● **WORK REQUIRED**: Begin at the first line below and copy each line exactly, ending with the line where "along: distances up" appears.

^^^^

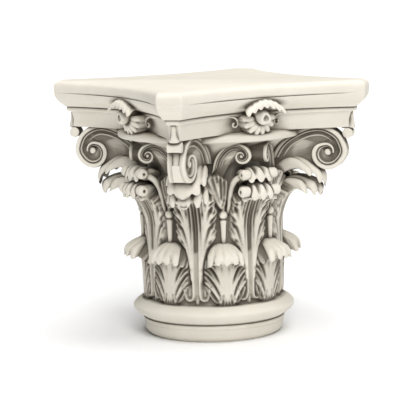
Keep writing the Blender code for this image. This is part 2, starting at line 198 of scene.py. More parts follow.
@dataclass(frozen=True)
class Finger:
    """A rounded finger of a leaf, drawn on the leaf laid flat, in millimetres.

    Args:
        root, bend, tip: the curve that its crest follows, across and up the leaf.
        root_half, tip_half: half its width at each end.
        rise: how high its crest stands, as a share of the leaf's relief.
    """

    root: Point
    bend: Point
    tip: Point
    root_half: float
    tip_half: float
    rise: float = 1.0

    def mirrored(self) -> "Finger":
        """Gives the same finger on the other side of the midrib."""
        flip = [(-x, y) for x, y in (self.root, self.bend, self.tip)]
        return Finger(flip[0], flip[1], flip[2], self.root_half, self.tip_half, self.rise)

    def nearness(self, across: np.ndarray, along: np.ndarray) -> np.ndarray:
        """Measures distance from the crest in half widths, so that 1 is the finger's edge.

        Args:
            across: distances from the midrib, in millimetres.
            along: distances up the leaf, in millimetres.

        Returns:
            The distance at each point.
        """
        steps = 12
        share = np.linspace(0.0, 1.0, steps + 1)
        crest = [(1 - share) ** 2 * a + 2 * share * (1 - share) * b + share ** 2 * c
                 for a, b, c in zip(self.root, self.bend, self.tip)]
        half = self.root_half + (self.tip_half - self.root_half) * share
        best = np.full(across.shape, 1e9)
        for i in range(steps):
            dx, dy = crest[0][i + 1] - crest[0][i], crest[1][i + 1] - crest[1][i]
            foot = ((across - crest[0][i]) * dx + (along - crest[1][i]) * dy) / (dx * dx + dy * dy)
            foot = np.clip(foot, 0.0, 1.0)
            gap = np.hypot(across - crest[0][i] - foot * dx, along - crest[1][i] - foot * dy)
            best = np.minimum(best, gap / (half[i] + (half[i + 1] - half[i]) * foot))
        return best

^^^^

● **SOLUTION**:
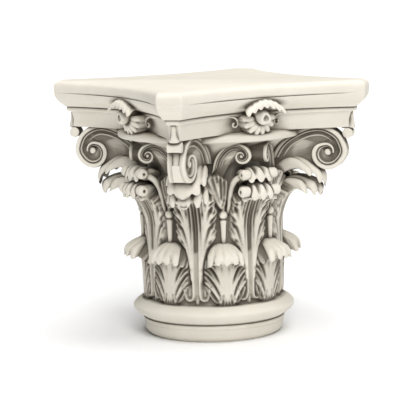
Keep writing the Blender code for this image. This is part 2, starting at line 198 of scene.py. More parts follow.
@dataclass(frozen=True)
class Finger:
    """A rounded finger of a leaf, drawn on the leaf laid flat, in millimetres.

    Args:
        root, bend, tip: the curve that its crest follows, across and up the leaf.
        root_half, tip_half: half its width at each end.
        rise: how high its crest stands, as a share of the leaf's relief.
    """

    root: Point
    bend: Point
    tip: Point
    root_half: float
    tip_half: float
    rise: float = 1.0

    def mirrored(self) -> "Finger":
        """Gives the same finger on the other side of the midrib."""
        flip = [(-x, y) for x, y in (self.root, self.bend, self.tip)]
        return Finger(flip[0], flip[1], flip[2], self.root_half, self.tip_half, self.rise)

    def nearness(self, across: np.ndarray, along: np.ndarray) -> np.ndarray:
        """Measures distance from the crest in half widths, so that 1 is the finger's edge.

        Args:
            across: distances from the midrib, in millimetres.
            along: distances up the leaf, in millimetres.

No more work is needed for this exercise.